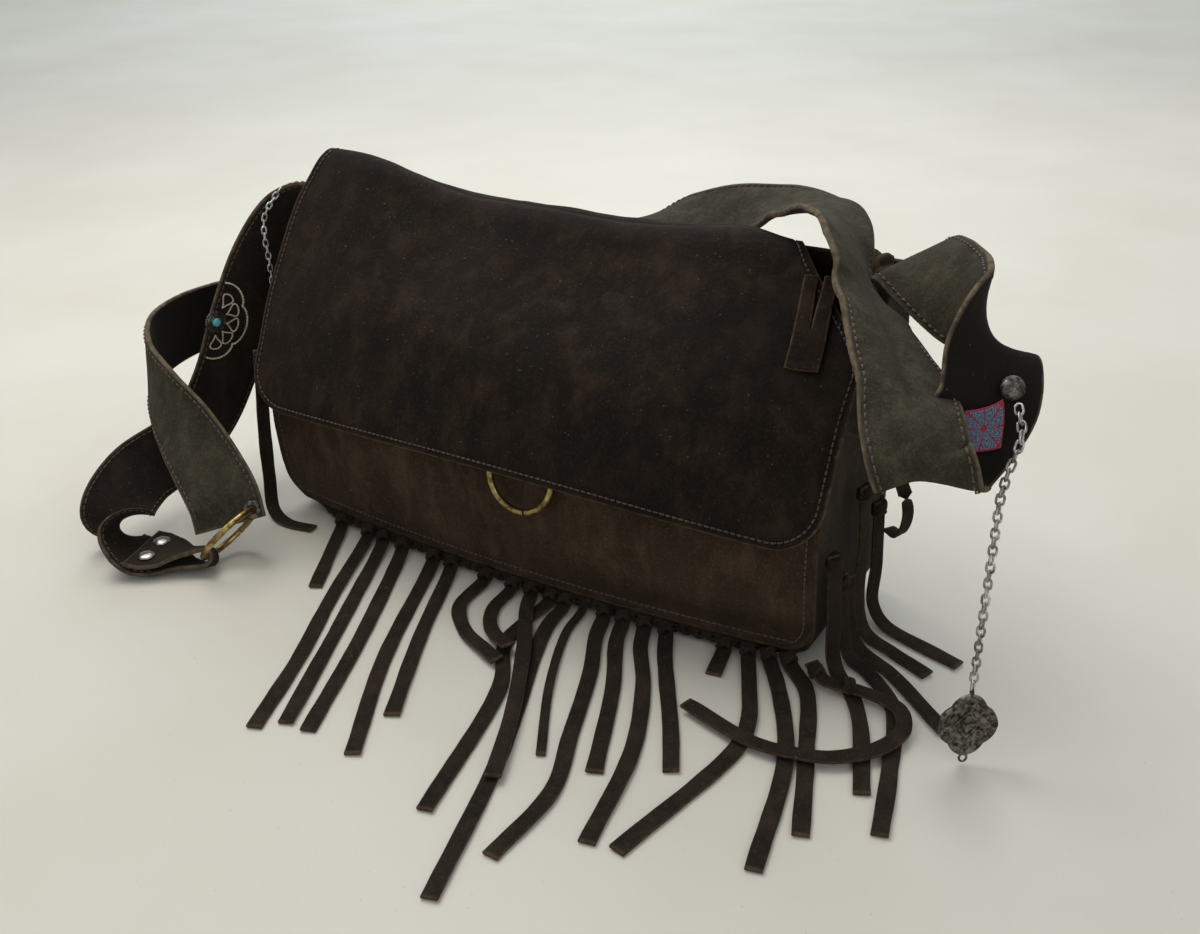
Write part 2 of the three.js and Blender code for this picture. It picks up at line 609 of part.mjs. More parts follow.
// ---------------------------------------------------------------- chains and pendant
// Closed round rod along a smooth route.
function rod(points, radius, steps, sides = 6) {
  const curve = new THREE.CatmullRomCurve3(points.map((p) => V(...p)), false, "centripetal");
  const frames = curve.computeFrenetFrames(steps);
  return loft(frames.tangents.map((_, i) => Array.from({ length: sides }, (_, j) => {
    const a = (Math.PI * 2 * j) / sides;
    return curve.getPointAt(i / steps).addScaledVector(frames.normals[i], radius * Math.cos(a))
      .addScaledVector(frames.binormals[i], radius * Math.sin(a));
  })));
}

// The right chain starts at the stud, lies over the loop's right edge and hangs down to the pendant.
const CHAIN_LINE = [236.5, -69.6]; // x, y of the hanging part
const PENDANT_TOP_Z = 37.5;
const chain = new THREE.Group();
bag.add(chain);
add("right_chain", rod([[235, -55, 156], [239.5, -64, 148], [238, -70, 136], [...CHAIN_LINE, 124], [...CHAIN_LINE, 112],
  [...CHAIN_LINE, PENDANT_TOP_Z + 1]], CHAIN_R, 28), silver, chain);

// Pendant: a flat diamond with eight lobes and a small loop at the bottom, turned towards the front right.
function pendantOutline() {
  const shape = new THREE.Shape();
  const steps = 48;
  for (let i = 0; i < steps; i += 1) {
    const a = (Math.PI * 2 * i) / steps;
    const lobe = 1 + 0.07 * Math.abs(Math.sin(4 * a));
    const diamond = 1 / (Math.abs(Math.cos(a)) + Math.abs(Math.sin(a))) ** 0.55;
    shape.lineTo(12.4 * lobe * diamond * Math.cos(a), 15.4 * lobe * diamond * Math.sin(a));
  }
  return shape;
}
const pendantBody = new THREE.ExtrudeGeometry(pendantOutline(), { depth: PENDANT_T, bevelEnabled: false, steps: 1 });
pendantBody.translate(0, 0, -PENDANT_T / 2).rotateX(Math.PI / 2);
const pendant = add("pendant", pendantBody, pewter, chain);
pendant.position.set(...CHAIN_LINE, PENDANT_TOP_Z - 17.2);
pendant.rotation.z = THREE.MathUtils.degToRad(32);

// The left chain hangs over the front edge of the short strap and ends beside the flap.
const leftRoute = [[-168.5, -9, 174], [-169, -22, 163], [-168.5, -25, 155], [-167, -26, 140], [-166, -27, 122]];
add("left_chain", rod(leftRoute, 1.6, 16), silver);

// Gathered leather knot at the right end of the top edge.
const knot = new THREE.SphereGeometry(1, 12, 8).scale(8, 8.5, 6.5);
add("shoulder_knot", knot, suede).position.set(150, 25, 168);

// ---------------------------------------------------------------- fringe
// Each thong is one strip of suede. Points are [x, y, z]. The strip lies face up on the surface, and where it hangs
// it keeps the width direction of the part that follows.
function thong(name, points, width = THONG_W) {
  const turned = [];
  for (let i = points.length - 1; i >= 0; i -= 1) {
    const [a, b] = [points[Math.max(0, i - 1)], points[Math.min(points.length - 1, i + 1)]];
    const along = V(b[0] - a[0], b[1] - a[1], 0);
    const flat = along.length() > 0.5 * Math.abs(b[2] - a[2]);
    const side = flat || !turned.length ? along.cross(UP).normalize().toArray() : turned[0].slice(3);
    turned.unshift([...points[i], ...side]);
  }
  add(name, band(turned, { width, thickness: THONG_T, steps: 4 * (points.length - 1) }), suedeDark);
}

// Front thongs: knotted at the border at x, then [x, y, layer] on the surface. The layer counts the strips below.
const frontThongs = [
  [-118, [-104, -72, 0], [-87, -103, 0]],
  [-97, [-75, -102, 0], [-52, -152, 0], [-34, -199, 0]],
  [-86, [-64, -98, 0], [-42, -148, 0], [-24, -190, 0]],
  [-72, [-37, -126, 0], [-12, -189, 0]],
  [-50, [-17, -132, 0], [15, -191, 0]],
  [-38, [-14, -108, 0], [13, -163, 0]],
  [-14, [-12, -80, 0], [4, -97, 0.3], [20, -105, 1.1], [32, -110, 1.1]],
  [3, [4, -74, 0], [16, -92, 1.4], [32, -101, 2.3]],
  [26, [25, -92, 0], [43, -124, 0], [62, -202, 0]],
  [34, [36, -75, 0], [70, -162, 0], [92, -237, 0]],
  [12, [20, -68, 1.3], [38, -97, 1.3], [60, -138, 1.2], [76, -175, 1.2]],
  [44, [46, -72, 0], [61, -110, 0], [84, -152, 0]],
  [55, [60, -68, 0], [73, -95, 0], [88, -135, 0], [100, -168, 0], [99, -209, 0]],
  [65, [71, -68, 0], [87, -98, 0], [109, -150, 0]],
  [76, [83, -66, 0], [98, -90, 0], [116, -131, 0], [127, -185, 0]],
  [87, [96, -66, 0], [124, -112, 0], [136, -134, 0]],
  [118, [122, -68, 0]],
  [128, [139, -66, 0], [150, -90, 0], [153, -108, 0], [139, -183, 0]],
  [137, [150, -60, 0], [173, -103, 0], [188, -166, 0]],
  [146, [163, -58, 0], [180, -98, 0], [196, -141, 0]],
];
const onFloor = ([x, y, layer]) => [x, y, THONG_Z + LAYER * layer];
frontThongs.forEach(([x, ...route], i) => {
  const root = frontY(x, 5) + PANEL_T - THONG_T - 1;
  const [next] = route;
  const [dx, dy] = [next[0] - x, next[1] - root];
  const away = 6 / Math.hypot(dx, dy);
  const points = [[x, root, 5.6], [x + dx * away, root + dy * away, 2.5], ...route.map(onFloor)];
  thong(`front_thong_${String(i + 1).padStart(2, "0")}`, points, i === 11 ? 4.5 : THONG_W);
});

// Thongs that hang from the gusset and run out over the surface.
const sideThongs = {
  right_thong_1: [[163.5, -36, 60], [166, -38, 32], [168, -40, 9], [173, -44, 3], [180, -49, 1.1], [191, -66, 1.1], [208, -108, 1.1]],
  right_thong_2: [[163.5, -26, 44], [167, -27, 20], [171, -28, 4], [183, -33, 1.1], [200, -50, 1.1], [213, -90, 1.1],
    [222, -126, 1.1]],
  right_thong_3: [[163.5, -14, 37], [166, -16, 15], [172, -19, 2.8], [190, -27, 1.1], [225, -55, 1.1]],
  right_thong_4: [[163.5, -2, 78], [166, -5, 50], [166, -6, 20], [171, -7, 4], [186, -12, 1.1], [206, -21, 1.1]],
  right_thong_5: [[163.5, 20, 59], [166, 16, 30], [168, 10, 9], [175, 6, 2.6], [192, 0, 1.1], [216, -7, 1.1]],
  right_thong_loop: [[163.5, 30, 74], [171, 26, 68], [177, 22, 56], [174, 22, 43], [167, 26, 42]],
  right_floor_loop: [[160, -46, 7.5], [169, -52, 5], [186, -50, 3.9], [203, -53, 3.9], [210, -66, 3.9], [204, -84, 3.9],
    [188, -98, 3.9], [161, -104, 3.9], [136, -99, 3.9], [122, -95, 3.9]],
  left_thong: [[-163, -46, 96], [-163.5, -51, 56], [-163, -54, 21], [-158, -59, 4.6], [-146, -62, 1.2], [-128, -60, 1.2]],
  flap_side_thong: [[167, -14, 152], [168, -28, 136], [168, -38, 120]],
};
Object.entries(sideThongs).forEach(([name, points]) => thong(name, points));

export default bag;
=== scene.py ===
"""Looks of a fringed suede shoulder bag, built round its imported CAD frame.

Tables and lengths are in millimetres, as the bag is dimensioned; MM turns them into the scene's metres.
"""

import math

import bmesh
import bpy
import numpy as np
from mathutils import Matrix, Vector, noise


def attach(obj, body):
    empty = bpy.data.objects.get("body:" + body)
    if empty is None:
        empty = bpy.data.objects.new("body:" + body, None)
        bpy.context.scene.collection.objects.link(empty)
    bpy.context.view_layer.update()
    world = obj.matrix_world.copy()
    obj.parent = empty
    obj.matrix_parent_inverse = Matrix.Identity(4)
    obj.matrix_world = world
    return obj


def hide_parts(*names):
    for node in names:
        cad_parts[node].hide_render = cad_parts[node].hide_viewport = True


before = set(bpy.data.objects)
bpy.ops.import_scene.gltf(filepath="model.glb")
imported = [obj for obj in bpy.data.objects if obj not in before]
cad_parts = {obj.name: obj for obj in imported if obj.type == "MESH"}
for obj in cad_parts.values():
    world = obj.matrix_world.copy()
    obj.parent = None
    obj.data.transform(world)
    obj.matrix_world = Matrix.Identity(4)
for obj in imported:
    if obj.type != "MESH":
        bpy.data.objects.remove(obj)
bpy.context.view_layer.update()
MM = 0.001
UP = np.array([0.0, 0.0, 1.0])


# ---- camera
CAMERA_YAW, CAMERA_PITCH, CAMERA_ROLL = 32, 28, -1.5  # degrees
CAMERA_PLACE, CAMERA_LENS = (322.1, -480.3, 351.5), 37.5


def add(name, data):
    made = bpy.data.objects.new(name, data)
    bpy.context.scene.collection.objects.link(made)
    return made


def make_camera():
    """Looks down on the front from the right, with a slight roll."""
    yaw, pitch, roll = (math.radians(a) for a in (CAMERA_YAW, CAMERA_PITCH, CAMERA_ROLL))
    right = Vector((math.cos(yaw), math.sin(yaw), 0))
    ahead = Vector((-math.sin(yaw) * math.cos(pitch), math.cos(yaw) * math.cos(pitch), -math.sin(pitch)))
    above = right.cross(ahead)
    turned_right = right * math.cos(roll) + above * math.sin(roll)
    turned_up = above * math.cos(roll) - right * math.sin(roll)
    camera = add("camera", bpy.data.cameras.new("camera"))
    camera.data.lens = CAMERA_LENS
    camera.data.clip_start = 0.01
    matrix = Matrix((turned_right, turned_up, -ahead)).transposed().to_4x4()
    matrix.translation = Vector(CAMERA_PLACE) * MM
    camera.matrix_world = matrix
    bpy.context.scene.camera = camera


# ---- materials
def srgb(red, green, blue):
    """A colour given as it shows on a screen, 0 to 255, as linear RGBA."""
    shares = (((c / 255 + 0.055) / 1.055) ** 2.4 if c > 10 else c / 3294.6 for c in (red, green, blue))
    return (*shares, 1.0)


class Look:
    """A material in the making: a first colour, others laid over it, and bumps one on the other."""

    def __init__(self, name, colour=None, **values):
        self.material = bpy.data.materials.new(name)
        self.material.use_nodes = True
        self.tree = self.material.node_tree
        self.shader = self.tree.nodes["Principled BSDF"]
        self.set(self.shader, {key.replace("_", " "): value for key, value in values.items()})
        self.place = self.node("TexCoord").outputs["Object"]
        self.colour, self.normal = colour, None

    def set(self, made, inputs):
        """An input is set to a number, a colour or another node's output."""
        for key, value in inputs.items():
            if isinstance(value, bpy.types.NodeSocket):
                self.tree.links.new(value, made.inputs[key])
            else:
                made.inputs[key].default_value = value

    def node(self, kind, inputs=(), **settings):
        made = self.tree.nodes.new("ShaderNode" + kind)
        for key, value in settings.items():
            setattr(made, key, value)
        self.set(made, dict(inputs))
        return made

    def noise(self, scale, detail=3.0, roughness=0.55, distortion=0.0, place=None):
        inputs = {"Scale": scale, "Detail": detail, "Roughness": roughness, "Distortion": distortion}
        inputs["Vector"] = self.place if place is None else place
        return self.node("TexNoise", inputs).outputs["Fac"]

    def ranged(self, value, low, high, to_low=0.0, to_high=1.0):
        inputs = {"Value": value, "From Min": low, "From Max": high, "To Min": to_low, "To Max": to_high}
        return self.node("MapRange", inputs, clamp=True).outputs["Result"]

    def squeezed(self, squash):
        """The place with its heights scaled, for marks that run along or across them."""
        return self.node("Mapping", {"Vector": self.place, "Scale": (1.0, 1.0, squash)}).outputs["Vector"]

    def times(self, first, second):
        return self.node("Math", {0: first, 1: second}, operation="MULTIPLY").outputs[0]

    def field(self, name, output="Fac"):
        return self.node("Attribute", attribute_name=name).outputs[output]

    def twist(self, scale, distortion):
        inputs = {"Vector": self.place, "Scale": scale, "Distortion": distortion}
        return self.node("TexWave", inputs, bands_direction="DIAGONAL").outputs["Fac"]

    def lay(self, factor, colour, mode="MIX"):
        inputs = {0: factor, 6: self.colour, 7: colour}
        self.colour = self.node("Mix", inputs, data_type="RGBA", blend_type=mode).outputs[2]

    def bump(self, height, distance, strength):
        inputs = {"Height": height, "Distance": distance, "Strength": strength}
        if self.normal is not None:
            inputs["Normal"] = self.normal
        self.normal = self.node("Bump", inputs).outputs["Normal"]

    def done(self):
        self.set(self.shader, {"Base Color": self.colour})
        if self.normal is not None:
            self.set(self.shader, {"Normal": self.normal})
        return self.material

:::

Taking the material above, extract exactly and only the lines from the line with "for node in" to the line with "return (*shares, 1.0)", inclusive of both.

### Final result
    for node in names:
        cad_parts[node].hide_render = cad_parts[node].hide_viewport = True


before = set(bpy.data.objects)
bpy.ops.import_scene.gltf(filepath="model.glb")
imported = [obj for obj in bpy.data.objects if obj not in before]
cad_parts = {obj.name: obj for obj in imported if obj.type == "MESH"}
for obj in cad_parts.values():
    world = obj.matrix_world.copy()
    obj.parent = None
    obj.data.transform(world)
    obj.matrix_world = Matrix.Identity(4)
for obj in imported:
    if obj.type != "MESH":
        bpy.data.objects.remove(obj)
bpy.context.view_layer.update()
MM = 0.001
UP = np.array([0.0, 0.0, 1.0])


# ---- camera
CAMERA_YAW, CAMERA_PITCH, CAMERA_ROLL = 32, 28, -1.5  # degrees
CAMERA_PLACE, CAMERA_LENS = (322.1, -480.3, 351.5), 37.5


def add(name, data):
    made = bpy.data.objects.new(name, data)
    bpy.context.scene.collection.objects.link(made)
    return made


def make_camera():
    """Looks down on the front from the right, with a slight roll."""
    yaw, pitch, roll = (math.radians(a) for a in (CAMERA_YAW, CAMERA_PITCH, CAMERA_ROLL))
    right = Vector((math.cos(yaw), math.sin(yaw), 0))
    ahead = Vector((-math.sin(yaw) * math.cos(pitch), math.cos(yaw) * math.cos(pitch), -math.sin(pitch)))
    above = right.cross(ahead)
    turned_right = right * math.cos(roll) + above * math.sin(roll)
    turned_up = above * math.cos(roll) - right * math.sin(roll)
    camera = add("camera", bpy.data.cameras.new("camera"))
    camera.data.lens = CAMERA_LENS
    camera.data.clip_start = 0.01
    matrix = Matrix((turned_right, turned_up, -ahead)).transposed().to_4x4()
    matrix.translation = Vector(CAMERA_PLACE) * MM
    camera.matrix_world = matrix
    bpy.context.scene.camera = camera


# ---- materials
def srgb(red, green, blue):
    """A colour given as it shows on a screen, 0 to 255, as linear RGBA."""
    shares = (((c / 255 + 0.055) / 1.055) ** 2.4 if c > 10 else c / 3294.6 for c in (red, green, blue))
    return (*shares, 1.0)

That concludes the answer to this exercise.